START STORED ROWS
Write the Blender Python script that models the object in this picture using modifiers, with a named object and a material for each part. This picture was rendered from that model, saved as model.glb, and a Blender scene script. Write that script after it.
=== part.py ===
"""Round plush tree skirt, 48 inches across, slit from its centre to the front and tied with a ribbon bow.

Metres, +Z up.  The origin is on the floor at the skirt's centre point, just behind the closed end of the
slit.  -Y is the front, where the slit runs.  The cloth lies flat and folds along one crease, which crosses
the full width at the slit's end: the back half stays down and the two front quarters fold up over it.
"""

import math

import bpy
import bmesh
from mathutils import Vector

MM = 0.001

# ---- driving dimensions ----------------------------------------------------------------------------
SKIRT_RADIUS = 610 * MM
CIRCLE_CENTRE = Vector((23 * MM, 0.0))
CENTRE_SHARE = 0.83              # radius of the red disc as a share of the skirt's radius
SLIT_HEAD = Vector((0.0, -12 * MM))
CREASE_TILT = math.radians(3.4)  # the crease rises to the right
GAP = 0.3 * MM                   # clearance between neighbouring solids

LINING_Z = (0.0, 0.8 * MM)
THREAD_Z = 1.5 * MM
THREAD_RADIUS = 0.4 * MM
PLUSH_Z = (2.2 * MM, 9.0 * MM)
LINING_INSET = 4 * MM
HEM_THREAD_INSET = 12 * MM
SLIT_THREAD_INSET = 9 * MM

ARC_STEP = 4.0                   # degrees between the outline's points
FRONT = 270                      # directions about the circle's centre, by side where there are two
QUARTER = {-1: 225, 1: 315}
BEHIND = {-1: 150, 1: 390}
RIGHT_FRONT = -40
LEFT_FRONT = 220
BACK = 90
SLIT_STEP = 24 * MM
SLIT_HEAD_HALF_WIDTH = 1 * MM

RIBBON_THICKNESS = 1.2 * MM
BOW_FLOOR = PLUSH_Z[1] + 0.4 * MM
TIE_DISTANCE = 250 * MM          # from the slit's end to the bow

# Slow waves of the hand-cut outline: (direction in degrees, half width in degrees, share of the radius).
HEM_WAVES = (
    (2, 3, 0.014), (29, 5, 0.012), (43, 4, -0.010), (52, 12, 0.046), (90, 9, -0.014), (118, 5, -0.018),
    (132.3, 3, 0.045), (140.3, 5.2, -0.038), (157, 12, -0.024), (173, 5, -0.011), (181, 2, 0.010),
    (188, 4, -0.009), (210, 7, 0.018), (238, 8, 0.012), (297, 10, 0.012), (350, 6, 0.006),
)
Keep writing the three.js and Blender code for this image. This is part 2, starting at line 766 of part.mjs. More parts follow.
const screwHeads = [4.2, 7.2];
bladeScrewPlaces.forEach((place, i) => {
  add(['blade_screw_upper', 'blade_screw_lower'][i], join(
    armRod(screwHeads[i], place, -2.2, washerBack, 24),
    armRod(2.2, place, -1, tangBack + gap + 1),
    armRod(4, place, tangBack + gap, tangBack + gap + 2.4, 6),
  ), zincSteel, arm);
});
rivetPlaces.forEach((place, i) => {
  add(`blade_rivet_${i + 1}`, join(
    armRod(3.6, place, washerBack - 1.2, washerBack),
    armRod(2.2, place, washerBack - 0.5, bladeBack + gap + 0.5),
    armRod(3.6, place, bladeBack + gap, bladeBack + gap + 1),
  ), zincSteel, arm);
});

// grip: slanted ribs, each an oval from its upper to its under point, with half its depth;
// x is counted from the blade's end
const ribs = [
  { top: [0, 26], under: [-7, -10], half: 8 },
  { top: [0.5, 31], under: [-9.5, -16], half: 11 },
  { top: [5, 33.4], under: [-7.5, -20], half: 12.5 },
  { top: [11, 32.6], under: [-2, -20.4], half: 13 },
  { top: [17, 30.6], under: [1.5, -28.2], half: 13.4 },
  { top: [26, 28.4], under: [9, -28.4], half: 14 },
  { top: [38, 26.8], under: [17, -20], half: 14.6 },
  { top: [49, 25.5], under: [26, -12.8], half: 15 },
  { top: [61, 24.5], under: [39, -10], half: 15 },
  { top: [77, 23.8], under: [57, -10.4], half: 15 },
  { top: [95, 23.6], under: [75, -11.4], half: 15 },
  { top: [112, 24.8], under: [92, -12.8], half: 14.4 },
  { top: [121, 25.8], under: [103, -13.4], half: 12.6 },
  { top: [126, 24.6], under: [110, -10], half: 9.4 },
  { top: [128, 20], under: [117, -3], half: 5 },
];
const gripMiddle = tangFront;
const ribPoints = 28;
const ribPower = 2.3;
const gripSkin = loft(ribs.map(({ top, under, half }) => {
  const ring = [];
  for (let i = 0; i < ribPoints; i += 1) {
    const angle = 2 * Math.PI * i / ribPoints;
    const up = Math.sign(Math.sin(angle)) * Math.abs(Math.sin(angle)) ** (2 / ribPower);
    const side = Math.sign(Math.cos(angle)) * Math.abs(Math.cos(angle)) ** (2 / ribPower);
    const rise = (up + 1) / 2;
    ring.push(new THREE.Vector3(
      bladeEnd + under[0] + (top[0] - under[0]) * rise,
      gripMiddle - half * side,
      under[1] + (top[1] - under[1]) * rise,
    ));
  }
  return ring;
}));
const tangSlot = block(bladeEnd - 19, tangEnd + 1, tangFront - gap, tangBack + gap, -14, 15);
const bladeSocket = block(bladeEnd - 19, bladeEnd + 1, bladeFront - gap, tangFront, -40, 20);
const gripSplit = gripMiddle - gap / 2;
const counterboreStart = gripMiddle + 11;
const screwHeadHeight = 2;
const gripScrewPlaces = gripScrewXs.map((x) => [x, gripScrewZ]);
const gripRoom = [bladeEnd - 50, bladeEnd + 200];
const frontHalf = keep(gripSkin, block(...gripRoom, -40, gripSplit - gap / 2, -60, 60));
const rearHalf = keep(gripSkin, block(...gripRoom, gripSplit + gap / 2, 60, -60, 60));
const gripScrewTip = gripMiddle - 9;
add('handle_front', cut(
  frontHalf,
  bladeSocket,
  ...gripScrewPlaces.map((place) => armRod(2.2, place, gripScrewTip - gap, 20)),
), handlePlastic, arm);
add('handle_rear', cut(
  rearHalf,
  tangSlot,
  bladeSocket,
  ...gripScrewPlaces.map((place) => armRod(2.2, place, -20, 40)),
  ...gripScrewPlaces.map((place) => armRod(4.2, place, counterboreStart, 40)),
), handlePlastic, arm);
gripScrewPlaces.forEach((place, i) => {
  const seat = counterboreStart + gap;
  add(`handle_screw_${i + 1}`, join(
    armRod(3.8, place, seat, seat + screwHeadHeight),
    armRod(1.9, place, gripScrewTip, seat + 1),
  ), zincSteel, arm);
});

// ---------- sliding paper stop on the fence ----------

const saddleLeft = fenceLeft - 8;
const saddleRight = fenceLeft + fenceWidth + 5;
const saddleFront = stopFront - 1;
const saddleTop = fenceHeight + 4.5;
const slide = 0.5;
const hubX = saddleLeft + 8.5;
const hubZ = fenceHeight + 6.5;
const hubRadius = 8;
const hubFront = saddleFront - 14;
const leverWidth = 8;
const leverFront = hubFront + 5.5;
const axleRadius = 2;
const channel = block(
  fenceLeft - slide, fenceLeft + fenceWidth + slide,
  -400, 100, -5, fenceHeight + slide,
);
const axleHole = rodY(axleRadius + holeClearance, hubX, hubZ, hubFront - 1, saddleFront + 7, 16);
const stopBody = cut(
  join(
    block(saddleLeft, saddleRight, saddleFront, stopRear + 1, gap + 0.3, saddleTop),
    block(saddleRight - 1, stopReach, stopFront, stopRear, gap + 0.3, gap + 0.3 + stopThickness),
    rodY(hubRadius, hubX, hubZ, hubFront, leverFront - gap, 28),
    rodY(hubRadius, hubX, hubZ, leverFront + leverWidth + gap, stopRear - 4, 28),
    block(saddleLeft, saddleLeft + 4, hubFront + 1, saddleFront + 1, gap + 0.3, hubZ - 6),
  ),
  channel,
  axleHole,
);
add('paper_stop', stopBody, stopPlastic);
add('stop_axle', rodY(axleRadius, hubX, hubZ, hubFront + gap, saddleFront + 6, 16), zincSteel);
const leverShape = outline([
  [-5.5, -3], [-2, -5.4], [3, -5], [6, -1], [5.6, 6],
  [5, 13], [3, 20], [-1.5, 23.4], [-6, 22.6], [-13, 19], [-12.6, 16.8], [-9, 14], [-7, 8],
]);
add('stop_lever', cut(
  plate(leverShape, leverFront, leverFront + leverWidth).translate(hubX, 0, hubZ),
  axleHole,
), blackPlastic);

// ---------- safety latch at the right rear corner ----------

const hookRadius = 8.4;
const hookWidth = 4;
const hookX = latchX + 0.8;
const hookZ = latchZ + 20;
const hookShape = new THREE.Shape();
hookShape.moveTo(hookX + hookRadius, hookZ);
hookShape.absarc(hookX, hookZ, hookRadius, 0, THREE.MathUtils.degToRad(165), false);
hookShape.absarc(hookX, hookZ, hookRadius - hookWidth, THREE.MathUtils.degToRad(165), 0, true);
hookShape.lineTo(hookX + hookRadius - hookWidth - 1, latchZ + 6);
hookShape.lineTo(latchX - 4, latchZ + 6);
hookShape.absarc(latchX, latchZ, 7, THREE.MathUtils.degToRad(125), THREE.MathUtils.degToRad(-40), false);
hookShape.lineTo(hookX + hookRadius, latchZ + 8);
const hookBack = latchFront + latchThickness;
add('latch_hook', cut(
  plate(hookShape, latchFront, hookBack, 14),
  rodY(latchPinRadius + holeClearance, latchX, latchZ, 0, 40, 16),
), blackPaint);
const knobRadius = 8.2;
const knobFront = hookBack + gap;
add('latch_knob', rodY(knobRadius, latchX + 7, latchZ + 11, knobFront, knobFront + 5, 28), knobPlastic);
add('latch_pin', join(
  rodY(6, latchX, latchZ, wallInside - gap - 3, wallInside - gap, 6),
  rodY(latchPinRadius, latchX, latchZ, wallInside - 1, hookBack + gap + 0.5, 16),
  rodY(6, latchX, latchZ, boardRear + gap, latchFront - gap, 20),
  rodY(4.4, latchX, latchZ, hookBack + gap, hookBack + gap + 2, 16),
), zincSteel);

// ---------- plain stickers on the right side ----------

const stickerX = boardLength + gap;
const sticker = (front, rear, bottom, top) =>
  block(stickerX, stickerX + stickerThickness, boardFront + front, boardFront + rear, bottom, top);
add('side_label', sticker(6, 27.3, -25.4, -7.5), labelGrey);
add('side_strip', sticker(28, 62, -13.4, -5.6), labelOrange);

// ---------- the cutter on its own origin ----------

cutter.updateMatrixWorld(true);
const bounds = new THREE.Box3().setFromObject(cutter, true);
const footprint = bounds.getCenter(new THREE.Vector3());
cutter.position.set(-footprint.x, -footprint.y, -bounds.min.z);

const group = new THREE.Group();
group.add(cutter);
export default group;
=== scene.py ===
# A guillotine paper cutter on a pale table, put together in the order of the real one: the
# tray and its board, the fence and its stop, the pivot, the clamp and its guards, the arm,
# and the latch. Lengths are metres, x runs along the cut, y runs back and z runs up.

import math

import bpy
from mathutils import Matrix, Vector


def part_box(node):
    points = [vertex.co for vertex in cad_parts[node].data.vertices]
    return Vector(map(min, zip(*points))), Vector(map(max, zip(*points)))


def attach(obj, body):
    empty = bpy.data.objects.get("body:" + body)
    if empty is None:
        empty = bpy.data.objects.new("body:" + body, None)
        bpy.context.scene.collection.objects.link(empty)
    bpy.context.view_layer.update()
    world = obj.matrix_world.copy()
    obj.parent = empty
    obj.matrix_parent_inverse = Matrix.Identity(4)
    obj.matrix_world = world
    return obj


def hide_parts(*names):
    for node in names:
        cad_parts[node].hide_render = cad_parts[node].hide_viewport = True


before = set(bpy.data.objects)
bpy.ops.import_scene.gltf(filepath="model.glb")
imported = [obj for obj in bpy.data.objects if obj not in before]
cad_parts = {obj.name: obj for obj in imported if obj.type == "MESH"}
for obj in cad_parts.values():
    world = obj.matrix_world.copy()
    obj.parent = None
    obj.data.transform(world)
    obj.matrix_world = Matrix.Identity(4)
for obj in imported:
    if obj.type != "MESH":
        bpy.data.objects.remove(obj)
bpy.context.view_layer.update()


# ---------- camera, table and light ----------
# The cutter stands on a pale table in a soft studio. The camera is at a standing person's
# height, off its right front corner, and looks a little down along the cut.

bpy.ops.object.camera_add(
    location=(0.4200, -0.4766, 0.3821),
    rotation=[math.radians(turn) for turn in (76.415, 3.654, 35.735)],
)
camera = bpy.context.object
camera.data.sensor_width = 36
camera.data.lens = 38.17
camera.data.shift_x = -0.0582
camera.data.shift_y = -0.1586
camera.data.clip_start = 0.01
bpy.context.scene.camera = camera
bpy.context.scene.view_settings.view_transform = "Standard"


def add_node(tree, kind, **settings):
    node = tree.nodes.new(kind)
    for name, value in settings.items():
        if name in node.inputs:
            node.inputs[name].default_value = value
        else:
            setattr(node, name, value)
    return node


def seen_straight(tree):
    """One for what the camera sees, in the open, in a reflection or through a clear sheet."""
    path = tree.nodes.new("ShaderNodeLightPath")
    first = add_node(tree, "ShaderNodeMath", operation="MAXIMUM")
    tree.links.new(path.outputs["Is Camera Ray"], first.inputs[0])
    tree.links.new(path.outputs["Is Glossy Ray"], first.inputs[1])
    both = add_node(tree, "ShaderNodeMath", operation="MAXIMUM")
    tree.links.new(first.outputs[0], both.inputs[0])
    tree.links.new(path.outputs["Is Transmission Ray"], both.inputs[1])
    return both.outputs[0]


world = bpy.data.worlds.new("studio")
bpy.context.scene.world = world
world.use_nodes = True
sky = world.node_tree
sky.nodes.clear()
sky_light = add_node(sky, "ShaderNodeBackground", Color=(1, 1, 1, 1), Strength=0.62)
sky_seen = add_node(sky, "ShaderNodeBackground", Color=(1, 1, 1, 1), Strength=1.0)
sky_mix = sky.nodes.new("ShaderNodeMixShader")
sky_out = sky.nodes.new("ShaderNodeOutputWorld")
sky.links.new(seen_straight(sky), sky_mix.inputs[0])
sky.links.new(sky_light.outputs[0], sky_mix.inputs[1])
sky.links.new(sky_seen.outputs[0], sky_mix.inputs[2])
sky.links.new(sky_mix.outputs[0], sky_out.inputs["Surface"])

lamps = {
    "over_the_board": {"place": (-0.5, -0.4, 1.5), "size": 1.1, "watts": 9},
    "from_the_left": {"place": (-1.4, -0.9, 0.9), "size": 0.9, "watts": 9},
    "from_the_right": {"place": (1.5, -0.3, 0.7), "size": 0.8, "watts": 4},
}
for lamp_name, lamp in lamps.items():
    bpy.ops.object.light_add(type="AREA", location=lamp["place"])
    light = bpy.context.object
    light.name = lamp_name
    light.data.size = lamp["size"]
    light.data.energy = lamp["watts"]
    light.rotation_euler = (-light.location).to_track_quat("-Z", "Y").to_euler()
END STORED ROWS
== GIVEN TASK ==
Transcribe nothing but the lines from the line with "cutter.updateMatrixWorld(true);" through the line with "# height, off", reproducing each exactly.

== SOLUTION ==
cutter.updateMatrixWorld(true);
const bounds = new THREE.Box3().setFromObject(cutter, true);
const footprint = bounds.getCenter(new THREE.Vector3());
cutter.position.set(-footprint.x, -footprint.y, -bounds.min.z);

const group = new THREE.Group();
group.add(cutter);
export default group;
=== scene.py ===
# A guillotine paper cutter on a pale table, put together in the order of the real one: the
# tray and its board, the fence and its stop, the pivot, the clamp and its guards, the arm,
# and the latch. Lengths are metres, x runs along the cut, y runs back and z runs up.

import math

import bpy
from mathutils import Matrix, Vector


def part_box(node):
    points = [vertex.co for vertex in cad_parts[node].data.vertices]
    return Vector(map(min, zip(*points))), Vector(map(max, zip(*points)))


def attach(obj, body):
    empty = bpy.data.objects.get("body:" + body)
    if empty is None:
        empty = bpy.data.objects.new("body:" + body, None)
        bpy.context.scene.collection.objects.link(empty)
    bpy.context.view_layer.update()
    world = obj.matrix_world.copy()
    obj.parent = empty
    obj.matrix_parent_inverse = Matrix.Identity(4)
    obj.matrix_world = world
    return obj


def hide_parts(*names):
    for node in names:
        cad_parts[node].hide_render = cad_parts[node].hide_viewport = True


before = set(bpy.data.objects)
bpy.ops.import_scene.gltf(filepath="model.glb")
imported = [obj for obj in bpy.data.objects if obj not in before]
cad_parts = {obj.name: obj for obj in imported if obj.type == "MESH"}
for obj in cad_parts.values():
    world = obj.matrix_world.copy()
    obj.parent = None
    obj.data.transform(world)
    obj.matrix_world = Matrix.Identity(4)
for obj in imported:
    if obj.type != "MESH":
        bpy.data.objects.remove(obj)
bpy.context.view_layer.update()


# ---------- camera, table and light ----------
# The cutter stands on a pale table in a soft studio. The camera is at a standing person's
# height, off its right front corner, and looks a little down along the cut.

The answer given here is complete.